23 września 2010
Edycja 2010: list gratulacyjny prof. Jana Miodka
Nie mogąc osobiście przybyć do Trzebiatowa, posyłam Wam tą drogą moje najlepsze myśli i najserdeczniejsze gratulacje. To wielka radość, że należycie do grupy osób pamiętających o konieczności ciągłego dopełniania się cywilizacyjnych i kulturowych osiągnięć ludzkości. Że upominacie się o te drugie, a swoimi intelektualnymi zainteresowaniami i wymiernymi osiągnięciami te preferencje potwierdzacie.
Zbigniew Herbert wyraziłby te myśli piękniej, w sposób bardziej filozoficznie pogłębiony, ale jestem pewien, że wraz ze swoim duchowym mistrzem w tym zakresie – prof. Henrykiem Elzenbergiem – łaskawie by je zaakceptował.
Życzę Wam gorąco, byście w dalszym życiu mądrze przezwyciężali nieuniknione „kłopoty z istnieniem” (to znów Elzenberg!). Niech Wam w tym pomagają Herbertowskie mądrości i skrzydlate słowa zarazem – z tym chyba najważniejszym na czele: „Ocalałeś nie po to aby żyć//masz mało czasu trzeba dać świadectwo (…) Bądź wierny Idź”.

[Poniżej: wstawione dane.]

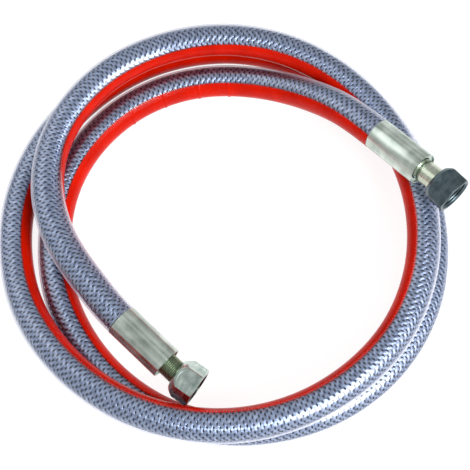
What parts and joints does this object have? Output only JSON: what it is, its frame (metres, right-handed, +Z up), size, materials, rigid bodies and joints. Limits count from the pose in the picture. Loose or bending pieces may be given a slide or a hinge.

Na koniec powiem coś – być może – zaskakującego, ale czynię to z wielkiej potrzeby mojego temperamentu. Otóż bardzo bym chciał, byście z Herberta wzięli nie tylko myśli o charakterze kanonicznym, wzniosłym – przydatne w życiowych sytuacjach granicznych. Na co dzień doprawdy warto brać z Herberta radość życia i jego poczucie humoru, poświadczone chociażby na kartach jego kapitalnej „Korespondencji rodzinnej”. Bo w kontekście powszechnie w świecie znanego i rozpoznawalnego polskiego ponuractwa tylko poczucie humoru młodego pokolenia może napawać nadzieją. Myślę, że te życzenia mistrz Herbert też by zaakceptował, ba – może by je uznał za w gruncie rzeczy najważniejsze?!
Niech Wam się darzy! Wszystkiego najlepszego!